> [Exercise material]:
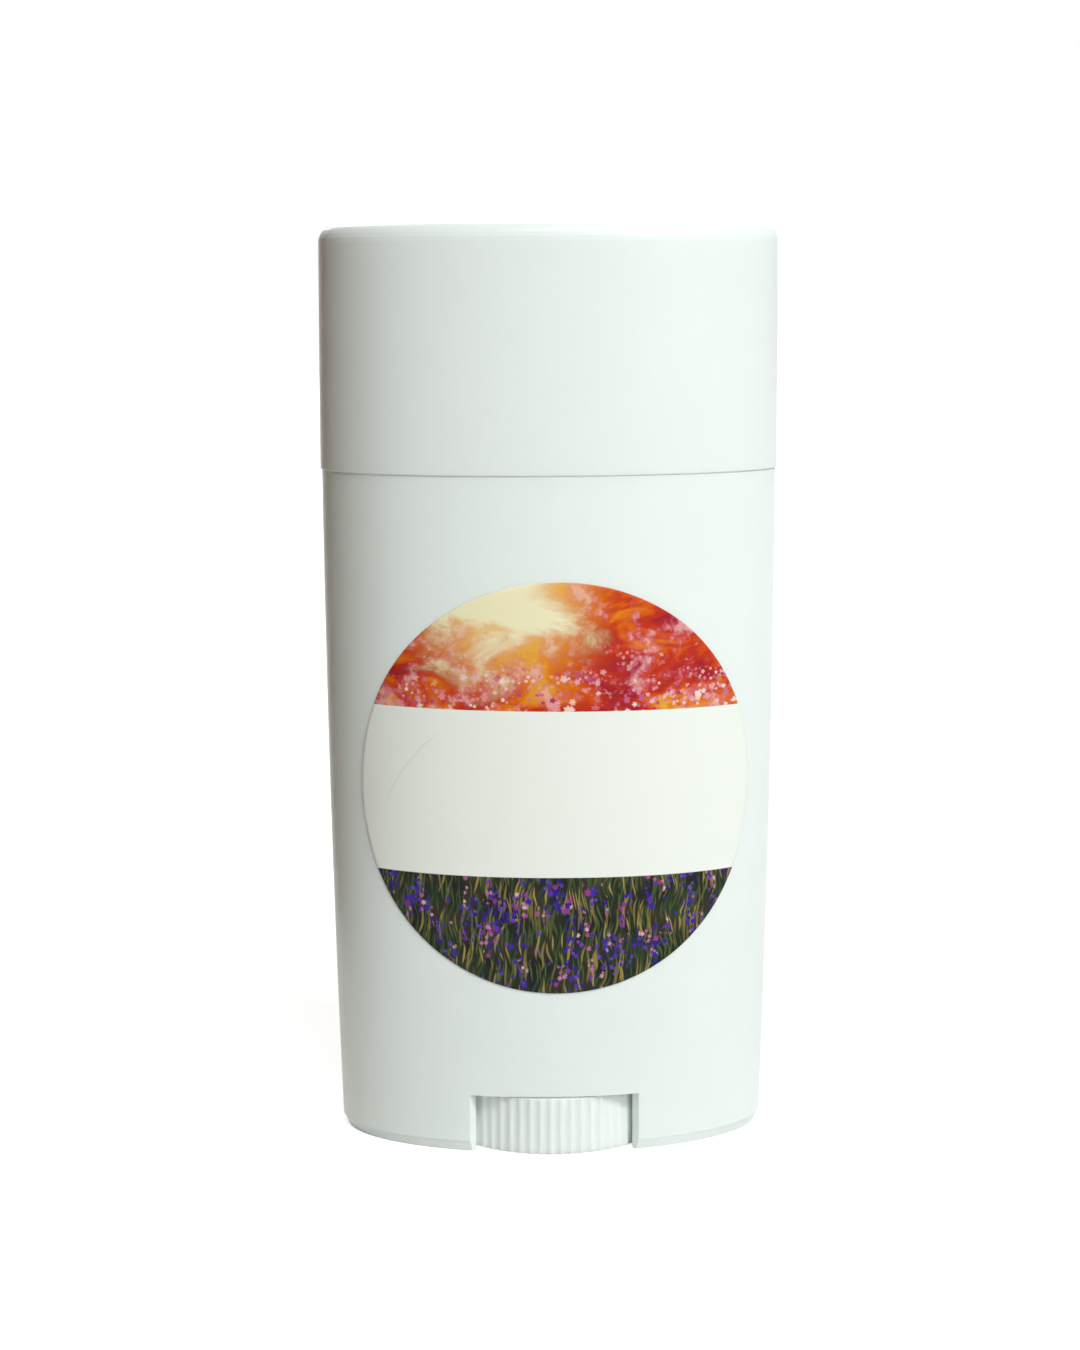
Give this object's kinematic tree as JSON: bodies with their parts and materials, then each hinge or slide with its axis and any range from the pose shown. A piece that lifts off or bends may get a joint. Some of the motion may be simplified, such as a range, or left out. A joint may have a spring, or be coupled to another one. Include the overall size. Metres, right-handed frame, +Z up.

--

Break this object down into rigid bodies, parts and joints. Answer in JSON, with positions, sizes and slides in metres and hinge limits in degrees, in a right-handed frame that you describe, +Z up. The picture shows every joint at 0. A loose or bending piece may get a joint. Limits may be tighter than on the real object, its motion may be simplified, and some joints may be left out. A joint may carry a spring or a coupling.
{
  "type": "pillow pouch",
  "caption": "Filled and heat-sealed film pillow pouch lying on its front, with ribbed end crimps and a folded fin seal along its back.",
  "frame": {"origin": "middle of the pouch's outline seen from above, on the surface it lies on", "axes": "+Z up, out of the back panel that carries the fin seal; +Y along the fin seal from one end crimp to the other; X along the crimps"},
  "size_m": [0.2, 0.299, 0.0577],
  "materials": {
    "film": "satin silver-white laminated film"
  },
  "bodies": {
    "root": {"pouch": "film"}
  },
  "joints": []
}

> [Written exercise]:
Every line that holds the string "joints" should be returned.

> [Correct output]:
Break this object down into rigid bodies, parts and joints. Answer in JSON, with positions, sizes and slides in metres and hinge limits in degrees, in a right-handed frame that you describe, +Z up. The picture shows every joint at 0. A loose or bending piece may get a joint. Limits may be tighter than on the real object, its motion may be simplified, and some joints may be left out. A joint may carry a spring or a coupling.
  "joints": []